A Treat For Serious Writers

Brilliant indeed, Mr Johnson I found this on Youtube a few months ago, and loved it - I've just finished re-reading the book, too, which is chilly and brilliant. Though it is a shame that the middle book of the trilogy was not filmed because of expenses (filming in Hong Kong, Laos, Vietnam, Cambodia, etc).
 
Brilliant indeed, Mr Johnson I found this on Youtube a few months ago, and loved it - I've just finished re-reading the book, too, which is chilly and brilliant. Though it is a shame that the middle book of the trilogy was not filmed because of expenses (filming in Hong Kong, Laos, Vietnam, Cambodia, etc).
A treat indeed! Marvelous acting, based on a classic! Le Carre is a marvelous writer, and Alec Guinness a marvelous actor.

The BBC (I believe) filmed Tinker, Tailor, Soldier, Spy as well. I liked that version better than the recent version filmed - although the acting was great in both. One thing I really appreciated in the BBC version is that it left the ending open as it was in the book, whereas Hollywood felt compelled to wrap up the ending nicely, with a bow.
 
That's a good point, Mr Johnson. A reviewer of his early, brilliant work, The Spy Who Came In From The Cold (also a much-underrated film) - I think it was JB Priestley - said his writing had 'an atmosphere of chilly hell'. I think that describes it perfectly.

But I am intrigued, given your politics - or apparent politics based on your engagements on other threads - that you like le Carre. Or is it a case of separating the man's ideas from his work? Difficult in his case, I'd have thought, where the two are so intertwined.
 
That's a good point, Mr Johnson. A reviewer of his early, brilliant work, The Spy Who Came In From The Cold (also a much-underrated film) - I think it was JB Priestley - said his writing had 'an atmosphere of chilly hell'. I think that describes it perfectly.

But I am intrigued, given your politics - or apparent politics based on your engagements on other threads - that you like le Carre. Or is it a case of separating the man's ideas from his work? Difficult in his case, I'd have thought, where the two are so intertwined.

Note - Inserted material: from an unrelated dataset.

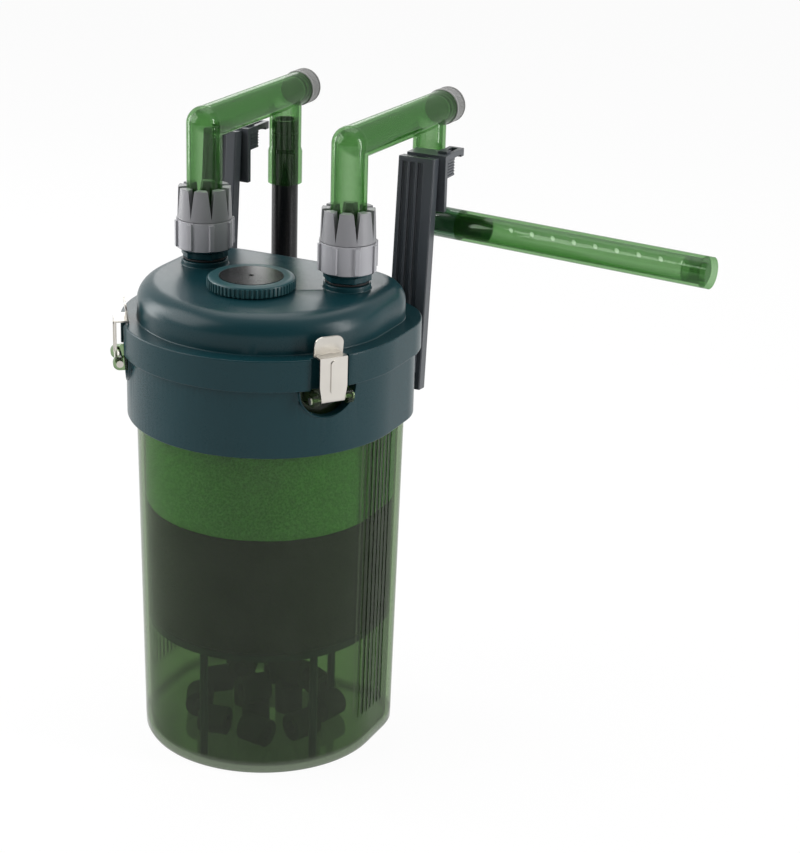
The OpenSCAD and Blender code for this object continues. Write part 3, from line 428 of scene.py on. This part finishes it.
# %% [markdown]
# ## From a mesh to a piece
# Some nodes get a finer shape than the construction model gives them. Each such piece ends
# in the same way: its mesh becomes an object with a finish, the object rides on one moving
# body, and it may stand for a node. Helpers do that, so a piece's own cell holds its shape.


# %% Helpers for every piece
def made(name, mesh, finish):
    """An object of that mesh, smooth and in that finish."""
    data = bpy.data.meshes.new(name)
    mesh.to_mesh(data)
    mesh.free()
    data.materials.append(finishes[finish])
    for face in data.polygons:
        face.use_smooth = True
    return in_scene(name, data)


def finish_piece(obj, node, body):
    """The piece rides on its body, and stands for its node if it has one."""
    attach(obj, body)
    if node:
        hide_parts(node)
    return obj


print("piece helpers ready")

# %% [markdown]
# ## Plan of the soft blocks
# Foam and floss are cut to fit the tub, so their plan is the tub's own D: a half round in
# front, short straight sides, and a flat back with two round corners. A curve object could
# draw it. A list of arcs and lines gives the same points at every level of a block, and
# then levels of different sizes join up without any matching.

# %% Plan of the tub
TUB_RADIUS, TUB_BACK, TUB_CORNER = 70 * MM, 55 * MM, 36 * MM
CORNER_X, CORNER_Y = TUB_RADIUS - TUB_CORNER, TUB_BACK - TUB_CORNER
CORNER_STEPS, SIDE_STEPS, BACK_STEPS = 24, 4, 12


def arc(x, y, radius, start, quarters):
    """Points of an arc without its last one. start counts quarter turns too."""
    steps = CORNER_STEPS * quarters
    angles = [math.pi / 2 * (start + quarters * i / steps) for i in range(steps)]
    return [(x + radius * math.cos(angle), y + radius * math.sin(angle)) for angle in angles]


def line(x0, y0, x1, y1, steps):
    """Points of a straight stretch without its last one."""
    return [(x0 + (x1 - x0) * i / steps, y0 + (y1 - y0) * i / steps) for i in range(steps)]


def tub_plan(inset):
    """The tub's D-shaped plan, drawn in by inset."""
    radius, corner, back = TUB_RADIUS - inset, TUB_CORNER - inset, TUB_BACK - inset
    ring = arc(0, 0, radius, 2, 2)
    ring += line(radius, 0, radius, CORNER_Y, SIDE_STEPS)
    ring += arc(CORNER_X, CORNER_Y, corner, 0, 1)
    ring += line(CORNER_X, back, -CORNER_X, back, BACK_STEPS)
    ring += arc(-CORNER_X, CORNER_Y, corner, 1, 1)
    ring += line(-radius, CORNER_Y, -radius, 0, SIDE_STEPS)
    return ring


print("plan points:", len(tub_plan(0)))

# %% [markdown]
# ## Levels and hole of a block
# A block's cut edges are rounded, and a round hole under the inlet lets the standpipe
# through. A cube with a Boolean would keep hard edges. Here the block is a stack of rings:
# each level has a height and a distance by which its plan is drawn in, which is more than
# nothing only near both ends. The hole gets one point for each point of the plan, so that
# the two join up with plain faces.

# %% Levels and hole of a block
PORT_X, PORT_Y = 38.95 * MM, 8.1 * MM
CROWN_CURVE = ((0.0, 1.0), (0.3, 0.3), (1.0, 0.0))
SIDE_LEVELS = 22


def block_levels(low, high, crown):
    """The height of each ring, with how far its plan is drawn in."""
    edge = [(rise * crown, draw * crown) for rise, draw in CROWN_CURVE]
    straight = high - low - 2 * crown
    levels = [(low + rise, draw) for rise, draw in edge]
    levels += [(low + crown + straight * i / SIDE_LEVELS, 0.0) for i in range(1, SIDE_LEVELS)]
    levels += [(high - rise, draw) for rise, draw in reversed(edge)]
    return levels


def hole_ring(plan, radius):
    """The standpipe's hole, with one point towards each point of the plan."""
    angles = [math.atan2(y - PORT_Y, x + PORT_X) for x, y in plan]
    return [(-PORT_X + radius * math.cos(a), PORT_Y + radius * math.sin(a)) for a in angles]


print("levels of a block:", len(block_levels(0, 50 * MM, MM)))

# %% [markdown]
# ## Sponge and floss blocks
# The sponge catches the coarse dirt and the floss the fine. Their levels are joined into
# one closed skin, inside and outside. A Displace modifier then makes it uneven, as soft
# foam is. Its middle level is 1, so it only moves points into the block, which stays
# inside the tub.

# %% Sponge and floss blocks
LUMP_SIZE = 12 * MM


def soft_block(name, node, finish, inset, crown, hole, lumps):
    """A block of soft media with crowned edges, and a round hole for the pipe."""
    low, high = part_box(node)
    mesh = bmesh.new()
    outer, inner = [], []
    for z, draw in block_levels(low.z, high.z, crown):
        plan = tub_plan(inset + draw)
        outer.append([mesh.verts.new((x, y, z)) for x, y in plan])
        inner.append([mesh.verts.new((x, y, z)) for x, y in hole_ring(plan, hole)])
    total = len(outer[0])
    for i in range(total):
        j = (i + 1) % total
        for k in range(len(outer) - 1):
            mesh.faces.new((outer[k][i], outer[k][j], outer[k + 1][j], outer[k + 1][i]))
            mesh.faces.new((inner[k][j], inner[k][i], inner[k + 1][i], inner[k + 1][j]))
        mesh.faces.new((inner[0][i], inner[0][j], outer[0][j], outer[0][i]))
        mesh.faces.new((outer[-1][i], outer[-1][j], inner[-1][j], inner[-1][i]))
    bmesh.ops.recalc_face_normals(mesh, faces=mesh.faces)
    obj = made(name, mesh, finish)
    uneven = obj.modifiers.new("lumps", "DISPLACE")
    uneven.texture = bpy.data.textures.new(name + "_lumps", "CLOUDS")
    uneven.texture.noise_scale = LUMP_SIZE
    uneven.texture_coords = "LOCAL"
    uneven.strength, uneven.mid_level = lumps, 1.0
    finish_piece(obj, node, "vessel")
    print(name, len(obj.data.polygons), "faces")


soft_block("sponge_block", "coarse_foam", "coarse_sponge", 11.7 * MM, 1.4 * MM, 9.6 * MM, 0.5 * MM)
soft_block("floss_block", "floss_pad", "fine_floss", 10.9 * MM, 2.2 * MM, 7.3 * MM, 0.7 * MM)

# %% [markdown]
# ## A clean copy of a node
# The construction model's meshes are loose triangles. Their edges belong to one face each,
# and no modifier can round or cut such a mesh well. So a piece that keeps a node's shape
# starts from a merged copy: equal corners are joined, slivers go, and triangles in one
# plane become one face. Faces are then shaded smooth, apart from edges that are marked
# sharp by the angle between their faces.

# %% A clean copy of a node
SAME_POINT, SLIVER, SAME_PLANE = 0.01 * MM, 0.02 * MM, math.radians(0.6)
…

My politics are LEAVE ME ALONE.

I'm no le Carre scholar but find his writing an oasis of sanity in a mad world. I admire Ian Fleming for the same reason; he was an old spook, too.
 
One of le Carre's less celebrated books, "A small town in Germany." captures almost perfectly the bleak, dark side of Le Carre. Possibly because it was set in Bonn, where Le Carre himself worked as a spook.

For any one who hasn't read Le Carre I would recommend this fairly short book (by his standards) as a starter.
 
Funnily enough, I didn't discover le Carre until Smiley's People. And maybe that was a good book with which to start. Since that day (many years ago), I think I have read all of his books and, to a greater or lesser extent, I have enjoyed them all.

In How Fiction Works, James Wood uses a snippet from Smiley's People as an example of 'Efficient contemporary realistic narrative, elegantly finished'. I'll vote for that.
 
le Carres's 1st novel, CALL FOR THE DEAD, introduces George Smiley and has maybe the best beginning ever. Its my favorite.
 
That's a good point, Mr Johnson. A reviewer of his early, brilliant work, The Spy Who Came In From The Cold (also a much-underrated film) - I think it was JB Priestley - said his writing had 'an atmosphere of chilly hell'. I think that describes it perfectly.

But I am intrigued, given your politics - or apparent politics based on your engagements on other threads - that you like le Carre. Or is it a case of separating the man's ideas from his work? Difficult in his case, I'd have thought, where the two are so intertwined.

Yeah I am changing my opinion of Mr Johnson too..maybe the other side of him is a racist!